The Fallacy of the Second Standard
When making an evaluation, it is important to have a
standard of evaluation.
A standard enables a rational evaluation because it specifies the method of comparison, and makes the evaluations into
facts, instead of opinions.
A standard of evaluation is critical to objectivity, since without an
objective standard of evaluation, anything goes.
A common fallacy involves the attempted use of two separate standards to form an evaluation.
This Fallacy of the Second Standard destroys the attempt at objectivity.
By having two or more standards, there will be cases where the standards conflict.

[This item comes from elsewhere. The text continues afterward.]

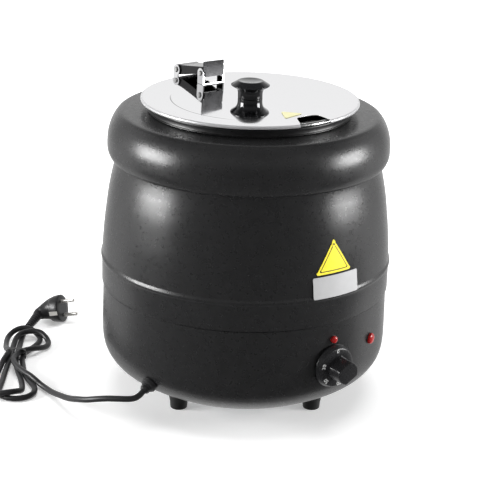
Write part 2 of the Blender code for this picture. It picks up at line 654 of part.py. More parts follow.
def hinge_rim_clip():
    """A hook under the pot's rolled rim, with the two ears that carry the lid's hinge."""
    rear = HINGE_Y + 0.0065
    shelf = block("hinge_rim_clip", (-EAR_OUTER, 0.1204, 0.3490), (EAR_OUTER, rear, 0.3502), POLISHED)
    web = block("clip_web", (-EAR_OUTER, 0.1204, 0.3470), (EAR_OUTER, 0.1216, 0.3502), POLISHED)
    hook = block("clip_hook", (-EAR_OUTER, 0.1186, 0.3470), (EAR_OUTER, 0.1216, 0.3482), POLISHED)
    ears = [ear(f"clip_ear_{side + 1}", HINGE_Y, HINGE_Z, 0.0065, HINGE_Y - 0.003, 0.3490, side)
            for side in (-1, 1)]
    cut(shelf, web, hook, *ears, join=True)
    cut(shelf, bore_across("clip_hole", HINGE_Y, HINGE_Z, 0.0023))
    pin_across("hinge_pin", HINGE_Y, HINGE_Z, 0.0020, 0.0034, SATIN)


# --- mains lead -----------------------------------------------------------------------------------
def cable_gland():
    frame = gland_frame()
    body = [(0, -0.014), (0.0061, -0.014), (0.0061, 0.0003), (0.0085, 0.0003), (0.0085, 0.0052),
            (0.0066, 0.0062), (0.0058, 0.0120), (0.0047, 0.0190), (0, 0.0190)]
    turned("cable_gland", body, GLOSS_BLACK, 18, frame)
    nut = [(0.0074, -0.0042), (0.0074, -0.0077), (0.0098, -0.0077), (0.0098, -0.0042)]
    turned("gland_locknut", nut, GALVANISED, 6, frame)


def hank():
    """The tied bundle of the lead: one solid with round ends, drawn in by the tie."""
    right = [(along / 1000, low / 1000) for along, low, high in HANK_OUTLINE]
    left = [(along / 1000, high / 1000) for along, low, high in HANK_OUTLINE[::-1]]
    heading = math.radians(HANK_HEADING)
    place = Matrix.Translation(Vector((*HANK_MIDDLE, 0)) / 1000) @ Matrix.Rotation(heading, 4, "Z")
    extruded("power_cord_hank", right + left, HANK_BOTTOM, HANK_TOP, CORD_BLACK, place)
    low = HANK_WAIST[0] / 1000 - 0.0006
    high = HANK_WAIST[1] / 1000 + 0.0006
    thick = 0.0009
    ring = block("cord_tie", (HANK_TIE_AT - 0.002, low - thick, 0.0002),
                 (HANK_TIE_AT + 0.002, high + thick, HANK_TOP + 0.0013), CORD_BLACK, place)
    hole = block("tie_hole", (HANK_TIE_AT - 0.01, low, HANK_BOTTOM - 0.0004),
                 (HANK_TIE_AT + 0.01, high, HANK_TOP + 0.0004), CORD_BLACK, place)
    cut(ring, hole)


def plug():
    face = millimetres([PLUG_FACE])[0]
    axis = Vector(PLUG_AXIS).normalized()
    bend, end = millimetres([PLUG_BEND, RELIEF_END])
    away = (end - bend).normalized()
    neck = face - axis * 0.016
    start = bend + away * RELIEF_START
    path = [face, face - axis * 0.0008, face - axis * 0.006, face - axis * 0.012, neck,
            neck.lerp(bend, 0.35) - axis * 0.001, neck.lerp(bend, 0.7), bend + away * 0.001, start]
    sizes = [(0.0172, 0.0172), (0.0182, 0.0182), (0.0179, 0.0178), (0.0164, 0.0167), (0.0137, 0.0149),
             (0.0108, 0.0122), (0.0084, 0.0094), (0.0068, 0.0072), (0.0064, 0.0066)]
    lofted("plug_body", path, sizes, CORD_BLACK)
    points = [start.lerp(end, k / 4) for k in range(5)]
    points[0] += away * GAP
    points[4] -= away * GAP
    lofted("plug_strain_relief", points, [(0.0060, 0.0064), (0.0056, 0.0058), (0.0052, 0.0053),
                                         (0.0048, 0.0049), (0.0045, 0.0045)], CORD_BLACK)
    frame = looking(face, axis)
    for name, side in (("plug_pin_upper", 1), ("plug_pin_lower", -1)):
        pin = [(0, GAP), (0.0024, GAP), (0.0024, 0.0178), (0.0016, 0.019), (0, 0.019)]
        turned(name, pin, BRASS, 12, frame @ Matrix.Translation((0, side * 0.0095, 0)))
    for name, side in (("plug_earth_strip_near", -1), ("plug_earth_strip_far", 1)):
        low, high = sorted((side * 0.0186, side * 0.0196))
        block(name, (low, -0.0026, -0.0115), (high, 0.0026, -0.0005), BRASS, frame)


def mains_lead():
    tube("power_cord_run", smooth_path(millimetres(CORD_RUN), 0.010), CORD_RADIUS, CORD_BLACK)
    tube("power_cord_tail", smooth_path(millimetres(CORD_TAIL), 0.008), CORD_RADIUS, CORD_BLACK)
    hank()
    plug()


# --- the kettle -----------------------------------------------------------------------------------
base_pan()
barrel_shell()
shoulder_ring()
neck_ring()
water_well()
insulation_blanket()
bottom_plate()
feet()
heating()
thermostat()
terminals()
control_dial()
pilot_lamp("heat_lamp", 0, SMALL_LAMP_HEIGHT, 0.0043, 0.1689)
pilot_lamp("power_lamp", LARGE_LAMP_ANGLE, LARGE_LAMP_HEIGHT, 0.0064, 0.1689)
labels()
insert_pot()
lid_disc()
lid_knob()
lid_bracket()
hinge_arm()
hinge_rim_clip()
cable_gland()
mains_lead()
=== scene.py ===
"""Looks of the soup kettle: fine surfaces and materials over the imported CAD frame.

Lengths are in metres unless a name or comment says millimetres. Points are measured from the foot
of the kettle's vertical axis, angles round it in degrees from the dial, anticlockwise from above.
"""
import math

import bmesh
import bpy
from mathutils import Matrix, Vector


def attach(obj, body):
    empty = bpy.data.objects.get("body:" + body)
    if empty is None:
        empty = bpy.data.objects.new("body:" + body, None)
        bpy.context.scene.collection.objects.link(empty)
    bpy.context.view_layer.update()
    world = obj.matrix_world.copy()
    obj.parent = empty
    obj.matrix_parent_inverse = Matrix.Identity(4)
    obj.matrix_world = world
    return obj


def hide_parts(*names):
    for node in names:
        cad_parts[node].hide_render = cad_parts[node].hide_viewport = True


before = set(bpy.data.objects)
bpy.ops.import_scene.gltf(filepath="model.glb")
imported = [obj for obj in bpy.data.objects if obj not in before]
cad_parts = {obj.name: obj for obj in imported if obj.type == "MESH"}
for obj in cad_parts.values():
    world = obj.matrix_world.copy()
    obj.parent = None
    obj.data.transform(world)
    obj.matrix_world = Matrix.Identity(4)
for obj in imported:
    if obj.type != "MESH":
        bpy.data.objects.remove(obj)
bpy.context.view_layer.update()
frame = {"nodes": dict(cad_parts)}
AXIS = Vector((0, 0.0143, 0))       # foot of the kettle's vertical axis
MM = 0.001

# --- camera ---------------------------------------------------------------------------------------
CAM_AZ, CAM_EL, CAM_ROLL = map(math.radians, (-36.7, 19.61, 1.721))
CAM_VIEW = math.radians(17.475122)  # angle of view across the picture
CAM_DISTANCE = 1.842
CAM_AIM_RIGHT, CAM_AIM_UP = -0.00855, 0.1823    # where it looks, from the foot of the axis
RIGHT = Vector((math.cos(CAM_AZ), math.sin(CAM_AZ), 0))
AWAY = Vector((-math.sin(CAM_AZ), math.cos(CAM_AZ), 0))
TO_CAMERA = Vector((math.sin(CAM_AZ) * math.cos(CAM_EL), -math.cos(CAM_AZ) * math.cos(CAM_EL),
                    math.sin(CAM_EL)))
UP = TO_CAMERA.cross(RIGHT)

camera_data = bpy.data.cameras.new("camera")
camera_data.sensor_fit = "HORIZONTAL"
camera_data.angle = CAM_VIEW
camera_data.clip_end = 50
camera = bpy.data.objects.new("camera", camera_data)
bpy.context.scene.collection.objects.link(camera)
cam_x = RIGHT * math.cos(CAM_ROLL) + UP * math.sin(CAM_ROLL)
cam_y = UP * math.cos(CAM_ROLL) - RIGHT * math.sin(CAM_ROLL)
target = AXIS + RIGHT * CAM_AIM_RIGHT + Vector((0, 0, CAM_AIM_UP))
turn = Matrix((cam_x, cam_y, TO_CAMERA)).transposed().to_4x4()
camera.matrix_world = Matrix.Translation(target + TO_CAMERA * CAM_DISTANCE) @ turn
bpy.context.scene.camera = camera


# --- node helpers ---------------------------------------------------------------------------------
def remapped(tree, value, low, high, to_low, to_high):
    """value with low to high stretched over to_low to to_high, and held at both ends."""
    made = tree.nodes.new("ShaderNodeMapRange")
    for socket, number in zip(list(made.inputs)[1:5], (low, high, to_low, to_high)):
        socket.default_value = number
    tree.links.new(value, made.inputs["Value"])
    return made.outputs["Result"]


class Nodes:
    """A material's node tree with its Principled BSDF."""

    def __init__(self, name):
        self.mat = bpy.data.materials.new(name)
        self.mat.use_nodes = True
        self.tree = self.mat.node_tree
        self.shader = self.tree.nodes["Principled BSDF"]
        self.coords = None

    def node(self, kind, **inputs):
        """A new node with its inputs set, an underscore standing for a space in their names."""
        made = self.tree.nodes.new(kind)
        for key, value in inputs.items():
            made.inputs[key.replace("_", " ")].default_value = value
        return made

    def link(self, out, into):
        self.tree.links.new(out, into)

    def place(self):
        """Object coordinates, made once for the material."""
        if self.coords is None:
            self.coords = self.tree.nodes.new("ShaderNodeTexCoord").outputs["Object"]
        return self.coords

    def noise(self, scale, detail=2.0, roughness=0.5, stretch=None):
        made = self.node("ShaderNodeTexNoise", Scale=scale, Detail=detail, Roughness=roughness)
        source = self.place()
        if stretch:
            mapping = self.tree.nodes.new("ShaderNodeMapping")
            mapping.inputs["Scale"].default_value = stretch
            self.link(source, mapping.inputs["Vector"])
            source = mapping.outputs["Vector"]
        self.link(source, made.inputs["Vector"])
        return made.outputs["Fac"]

    def remap(self, value, *span):
        return remapped(self.tree, value, *span)

    def mixed(self, factor, one, two):
        made = self.tree.nodes.new("ShaderNodeMix")
        made.data_type = "RGBA"
        self.link(factor, made.inputs[0])
        made.inputs[6].default_value = (*one, 1)
        made.inputs[7].default_value = (*two, 1)
        return made.outputs[2]

    def bump(self, height, strength, distance, before=None):
        made = self.node("ShaderNodeBump", Strength=strength, Distance=distance)
        self.link(height, made.inputs["Height"])
        if before is not None:
            self.link(before, made.inputs["Normal"])
        return made.outputs["Normal"]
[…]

At that point, there is no rational method of deciding between the two.
The judgment will be based on emotions or moods.
As an example, a man is trying to buy a house.
He picks two standards to make his decision by.
He chooses cost and size as his criteria.
But when he finds that bigger houses cost more, he cannot make a rational decision based on these criteria.
He needs to either ignore one of the criteria, or choose a third criteria that bridges between them.
He may choose to take the largest house, regardless of the cost.
Or he may choose the largest house under $600,000 (a new standard).
A man cannot rationally use two standards of evaluation.
If ever confronted with a conflict between them, he must sacrifice one or both.
This is true for more than two standards as well.
In fact, picking many standards is the equivalent of having no standards at all.
Judgments are made by opinions and feelings, and are no longer statements of fact.